*** Exercise materials ***
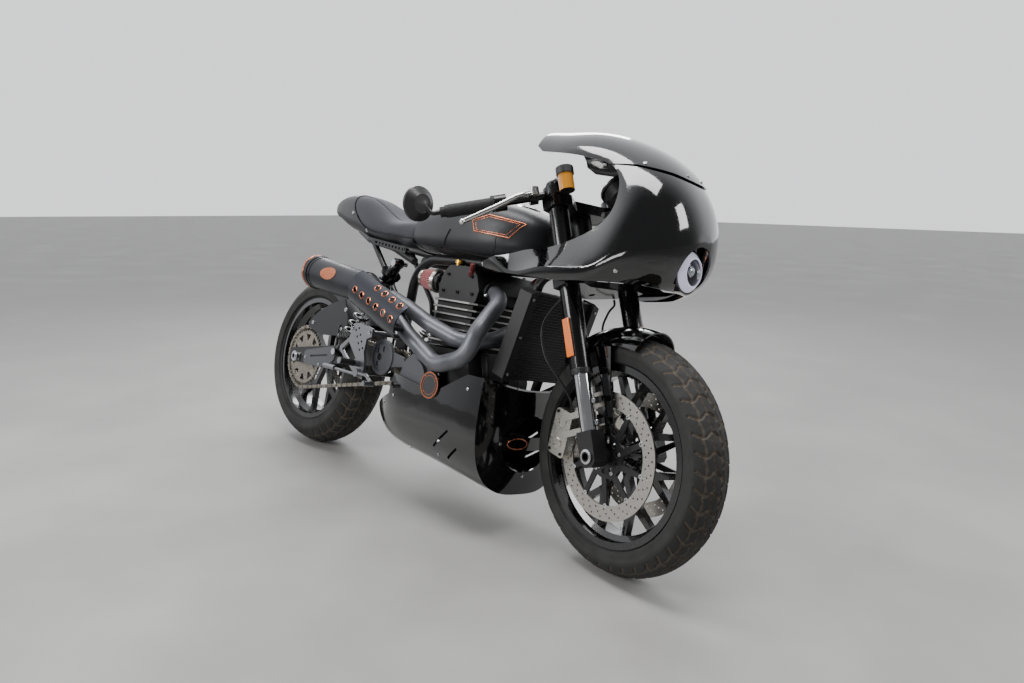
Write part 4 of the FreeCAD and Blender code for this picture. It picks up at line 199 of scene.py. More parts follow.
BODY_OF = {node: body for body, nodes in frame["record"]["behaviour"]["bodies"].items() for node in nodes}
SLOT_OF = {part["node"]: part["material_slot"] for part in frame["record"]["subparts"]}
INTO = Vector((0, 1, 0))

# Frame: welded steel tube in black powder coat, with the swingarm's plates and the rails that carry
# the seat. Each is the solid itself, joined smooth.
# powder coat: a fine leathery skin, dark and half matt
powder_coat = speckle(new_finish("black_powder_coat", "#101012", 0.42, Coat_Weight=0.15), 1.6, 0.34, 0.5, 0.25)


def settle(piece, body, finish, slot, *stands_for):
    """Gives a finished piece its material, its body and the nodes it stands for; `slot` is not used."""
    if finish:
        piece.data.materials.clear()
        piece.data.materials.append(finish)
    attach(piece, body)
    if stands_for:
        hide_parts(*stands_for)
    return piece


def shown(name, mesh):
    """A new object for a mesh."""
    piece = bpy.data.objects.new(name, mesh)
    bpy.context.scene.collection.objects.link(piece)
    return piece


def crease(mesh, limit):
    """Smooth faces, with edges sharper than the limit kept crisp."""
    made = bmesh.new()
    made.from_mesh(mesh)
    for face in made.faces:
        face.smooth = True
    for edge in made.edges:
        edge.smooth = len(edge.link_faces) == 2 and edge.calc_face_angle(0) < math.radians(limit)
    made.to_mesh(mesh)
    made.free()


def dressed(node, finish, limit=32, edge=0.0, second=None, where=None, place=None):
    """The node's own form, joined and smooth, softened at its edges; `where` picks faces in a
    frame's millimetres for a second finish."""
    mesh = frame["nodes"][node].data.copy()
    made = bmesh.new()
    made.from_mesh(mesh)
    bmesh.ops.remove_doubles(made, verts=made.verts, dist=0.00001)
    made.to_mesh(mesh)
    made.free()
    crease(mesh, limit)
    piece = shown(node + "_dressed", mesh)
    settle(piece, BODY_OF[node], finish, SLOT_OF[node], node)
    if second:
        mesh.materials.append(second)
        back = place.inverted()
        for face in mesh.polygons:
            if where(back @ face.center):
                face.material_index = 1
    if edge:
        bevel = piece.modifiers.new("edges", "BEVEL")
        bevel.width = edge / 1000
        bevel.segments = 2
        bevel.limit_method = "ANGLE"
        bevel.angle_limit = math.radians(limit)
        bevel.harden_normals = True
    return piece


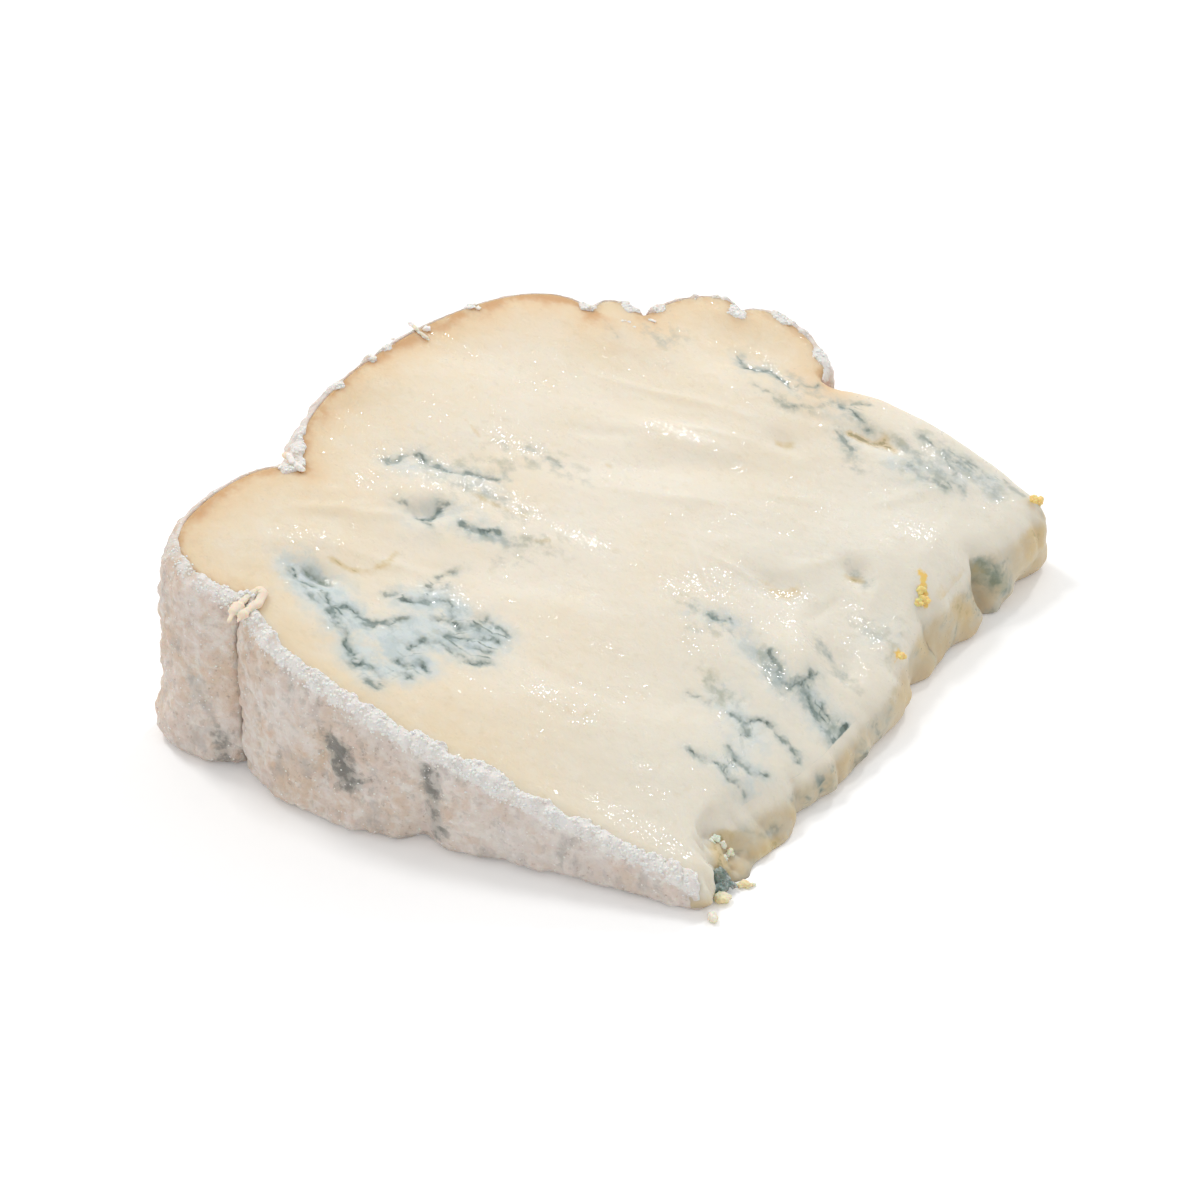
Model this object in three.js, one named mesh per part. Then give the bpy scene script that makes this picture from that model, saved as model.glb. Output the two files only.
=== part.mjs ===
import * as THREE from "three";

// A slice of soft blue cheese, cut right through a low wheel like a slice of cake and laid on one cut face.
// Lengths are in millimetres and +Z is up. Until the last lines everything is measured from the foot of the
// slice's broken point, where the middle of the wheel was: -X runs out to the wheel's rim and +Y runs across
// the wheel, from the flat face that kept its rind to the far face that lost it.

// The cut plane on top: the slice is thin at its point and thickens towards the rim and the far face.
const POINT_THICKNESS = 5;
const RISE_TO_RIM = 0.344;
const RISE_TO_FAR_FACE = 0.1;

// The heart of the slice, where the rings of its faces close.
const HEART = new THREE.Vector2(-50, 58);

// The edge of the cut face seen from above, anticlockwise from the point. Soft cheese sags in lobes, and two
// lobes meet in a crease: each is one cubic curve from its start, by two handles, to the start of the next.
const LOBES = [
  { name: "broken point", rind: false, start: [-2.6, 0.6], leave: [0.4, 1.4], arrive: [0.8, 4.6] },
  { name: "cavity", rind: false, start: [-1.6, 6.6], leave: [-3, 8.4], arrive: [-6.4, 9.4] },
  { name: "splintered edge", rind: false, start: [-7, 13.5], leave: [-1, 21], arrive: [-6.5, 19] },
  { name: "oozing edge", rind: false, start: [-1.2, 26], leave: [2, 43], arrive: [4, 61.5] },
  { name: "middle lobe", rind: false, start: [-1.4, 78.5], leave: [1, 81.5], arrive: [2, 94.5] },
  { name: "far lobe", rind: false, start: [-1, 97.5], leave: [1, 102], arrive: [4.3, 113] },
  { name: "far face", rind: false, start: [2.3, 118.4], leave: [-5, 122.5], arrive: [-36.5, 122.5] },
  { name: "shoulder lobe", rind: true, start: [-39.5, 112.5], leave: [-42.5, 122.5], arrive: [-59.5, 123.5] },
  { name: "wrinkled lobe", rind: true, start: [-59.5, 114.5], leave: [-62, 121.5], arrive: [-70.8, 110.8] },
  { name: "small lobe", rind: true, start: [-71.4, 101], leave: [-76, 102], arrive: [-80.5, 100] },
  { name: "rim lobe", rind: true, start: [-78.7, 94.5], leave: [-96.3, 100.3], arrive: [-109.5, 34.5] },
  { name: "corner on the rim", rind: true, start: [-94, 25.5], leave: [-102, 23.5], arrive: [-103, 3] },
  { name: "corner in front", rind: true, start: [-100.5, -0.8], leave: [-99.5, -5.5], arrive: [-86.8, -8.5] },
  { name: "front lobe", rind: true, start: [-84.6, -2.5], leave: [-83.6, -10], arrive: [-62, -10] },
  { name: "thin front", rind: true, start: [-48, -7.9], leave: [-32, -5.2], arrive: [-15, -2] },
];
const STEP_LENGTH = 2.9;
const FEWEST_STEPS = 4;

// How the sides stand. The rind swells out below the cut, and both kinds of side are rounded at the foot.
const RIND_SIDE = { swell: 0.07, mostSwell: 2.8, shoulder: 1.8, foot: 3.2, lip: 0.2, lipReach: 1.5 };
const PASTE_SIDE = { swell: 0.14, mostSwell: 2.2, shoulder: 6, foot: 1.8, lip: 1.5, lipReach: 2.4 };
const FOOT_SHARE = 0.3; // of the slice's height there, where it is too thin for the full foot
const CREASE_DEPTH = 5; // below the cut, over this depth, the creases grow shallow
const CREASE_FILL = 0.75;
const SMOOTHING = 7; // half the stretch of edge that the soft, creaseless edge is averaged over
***
■ Your goal:
Please restate the data word for word, every record included.

■ The solution:
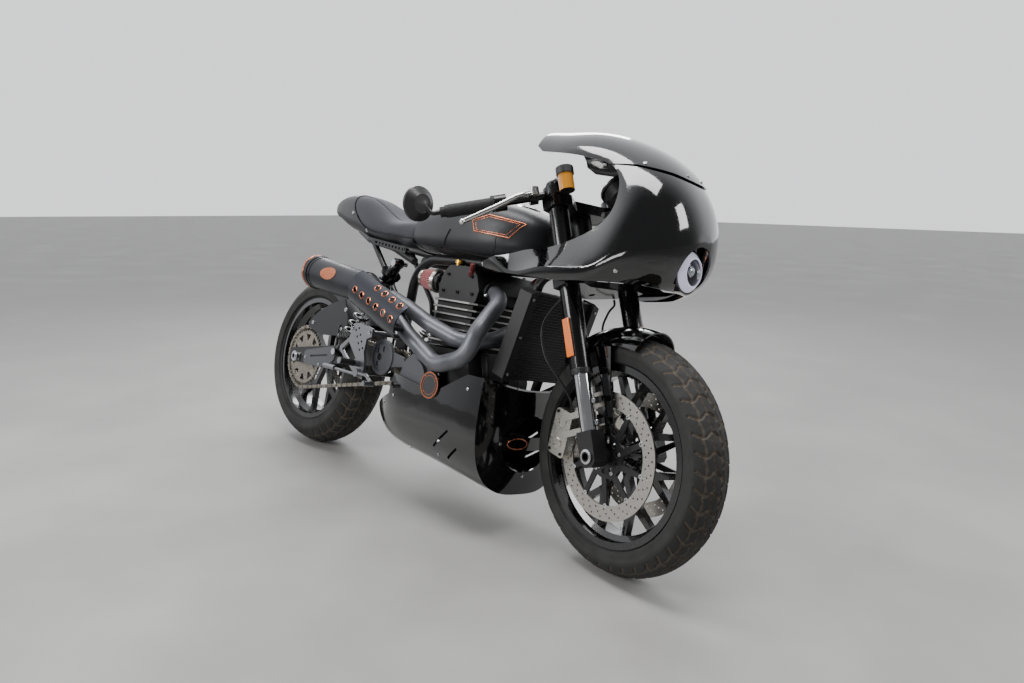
Write part 4 of the FreeCAD and Blender code for this picture. It picks up at line 199 of scene.py. More parts follow.
BODY_OF = {node: body for body, nodes in frame["record"]["behaviour"]["bodies"].items() for node in nodes}
SLOT_OF = {part["node"]: part["material_slot"] for part in frame["record"]["subparts"]}
INTO = Vector((0, 1, 0))

# Frame: welded steel tube in black powder coat, with the swingarm's plates and the rails that carry
# the seat. Each is the solid itself, joined smooth.
# powder coat: a fine leathery skin, dark and half matt
powder_coat = speckle(new_finish("black_powder_coat", "#101012", 0.42, Coat_Weight=0.15), 1.6, 0.34, 0.5, 0.25)


def settle(piece, body, finish, slot, *stands_for):
    """Gives a finished piece its material, its body and the nodes it stands for; `slot` is not used."""
    if finish:
        piece.data.materials.clear()
        piece.data.materials.append(finish)
    attach(piece, body)
    if stands_for:
        hide_parts(*stands_for)
    return piece


def shown(name, mesh):
    """A new object for a mesh."""
    piece = bpy.data.objects.new(name, mesh)
    bpy.context.scene.collection.objects.link(piece)
    return piece


def crease(mesh, limit):
    """Smooth faces, with edges sharper than the limit kept crisp."""
    made = bmesh.new()
    made.from_mesh(mesh)
    for face in made.faces:
        face.smooth = True
    for edge in made.edges:
        edge.smooth = len(edge.link_faces) == 2 and edge.calc_face_angle(0) < math.radians(limit)
    made.to_mesh(mesh)
    made.free()


def dressed(node, finish, limit=32, edge=0.0, second=None, where=None, place=None):
    """The node's own form, joined and smooth, softened at its edges; `where` picks faces in a
    frame's millimetres for a second finish."""
    mesh = frame["nodes"][node].data.copy()
    made = bmesh.new()
    made.from_mesh(mesh)
    bmesh.ops.remove_doubles(made, verts=made.verts, dist=0.00001)
    made.to_mesh(mesh)
    made.free()
    crease(mesh, limit)
    piece = shown(node + "_dressed", mesh)
    settle(piece, BODY_OF[node], finish, SLOT_OF[node], node)
    if second:
        mesh.materials.append(second)
        back = place.inverted()
        for face in mesh.polygons:
            if where(back @ face.center):
                face.material_index = 1
    if edge:
        bevel = piece.modifiers.new("edges", "BEVEL")
        bevel.width = edge / 1000
        bevel.segments = 2
        bevel.limit_method = "ANGLE"
        bevel.angle_limit = math.radians(limit)
        bevel.harden_normals = True
    return piece


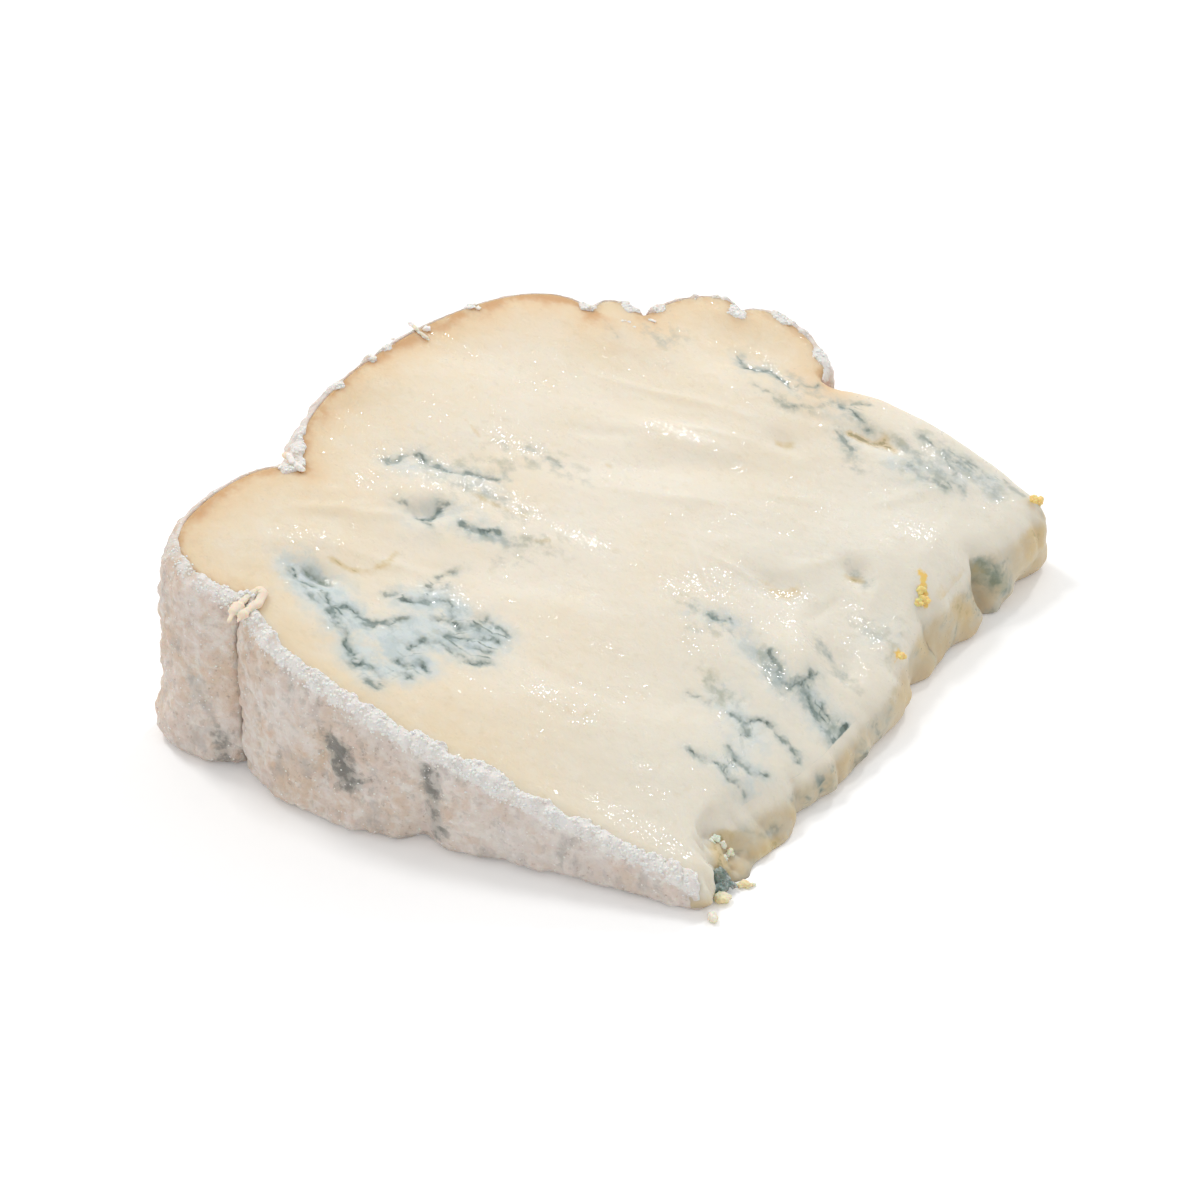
Model this object in three.js, one named mesh per part. Then give the bpy scene script that makes this picture from that model, saved as model.glb. Output the two files only.
=== part.mjs ===
import * as THREE from "three";

// A slice of soft blue cheese, cut right through a low wheel like a slice of cake and laid on one cut face.
// Lengths are in millimetres and +Z is up. Until the last lines everything is measured from the foot of the
// slice's broken point, where the middle of the wheel was: -X runs out to the wheel's rim and +Y runs across
// the wheel, from the flat face that kept its rind to the far face that lost it.

// The cut plane on top: the slice is thin at its point and thickens towards the rim and the far face.
const POINT_THICKNESS = 5;
const RISE_TO_RIM = 0.344;
const RISE_TO_FAR_FACE = 0.1;

// The heart of the slice, where the rings of its faces close.
const HEART = new THREE.Vector2(-50, 58);

// The edge of the cut face seen from above, anticlockwise from the point. Soft cheese sags in lobes, and two
// lobes meet in a crease: each is one cubic curve from its start, by two handles, to the start of the next.
const LOBES = [
  { name: "broken point", rind: false, start: [-2.6, 0.6], leave: [0.4, 1.4], arrive: [0.8, 4.6] },
  { name: "cavity", rind: false, start: [-1.6, 6.6], leave: [-3, 8.4], arrive: [-6.4, 9.4] },
  { name: "splintered edge", rind: false, start: [-7, 13.5], leave: [-1, 21], arrive: [-6.5, 19] },
  { name: "oozing edge", rind: false, start: [-1.2, 26], leave: [2, 43], arrive: [4, 61.5] },
  { name: "middle lobe", rind: false, start: [-1.4, 78.5], leave: [1, 81.5], arrive: [2, 94.5] },
  { name: "far lobe", rind: false, start: [-1, 97.5], leave: [1, 102], arrive: [4.3, 113] },
  { name: "far face", rind: false, start: [2.3, 118.4], leave: [-5, 122.5], arrive: [-36.5, 122.5] },
  { name: "shoulder lobe", rind: true, start: [-39.5, 112.5], leave: [-42.5, 122.5], arrive: [-59.5, 123.5] },
  { name: "wrinkled lobe", rind: true, start: [-59.5, 114.5], leave: [-62, 121.5], arrive: [-70.8, 110.8] },
  { name: "small lobe", rind: true, start: [-71.4, 101], leave: [-76, 102], arrive: [-80.5, 100] },
  { name: "rim lobe", rind: true, start: [-78.7, 94.5], leave: [-96.3, 100.3], arrive: [-109.5, 34.5] },
  { name: "corner on the rim", rind: true, start: [-94, 25.5], leave: [-102, 23.5], arrive: [-103, 3] },
  { name: "corner in front", rind: true, start: [-100.5, -0.8], leave: [-99.5, -5.5], arrive: [-86.8, -8.5] },
  { name: "front lobe", rind: true, start: [-84.6, -2.5], leave: [-83.6, -10], arrive: [-62, -10] },
  { name: "thin front", rind: true, start: [-48, -7.9], leave: [-32, -5.2], arrive: [-15, -2] },
];
const STEP_LENGTH = 2.9;
const FEWEST_STEPS = 4;

// How the sides stand. The rind swells out below the cut, and both kinds of side are rounded at the foot.
const RIND_SIDE = { swell: 0.07, mostSwell: 2.8, shoulder: 1.8, foot: 3.2, lip: 0.2, lipReach: 1.5 };
const PASTE_SIDE = { swell: 0.14, mostSwell: 2.2, shoulder: 6, foot: 1.8, lip: 1.5, lipReach: 2.4 };
const FOOT_SHARE = 0.3; // of the slice's height there, where it is too thin for the full foot
const CREASE_DEPTH = 5; // below the cut, over this depth, the creases grow shallow
const CREASE_FILL = 0.75;
const SMOOTHING = 7; // half the stretch of edge that the soft, creaseless edge is averaged over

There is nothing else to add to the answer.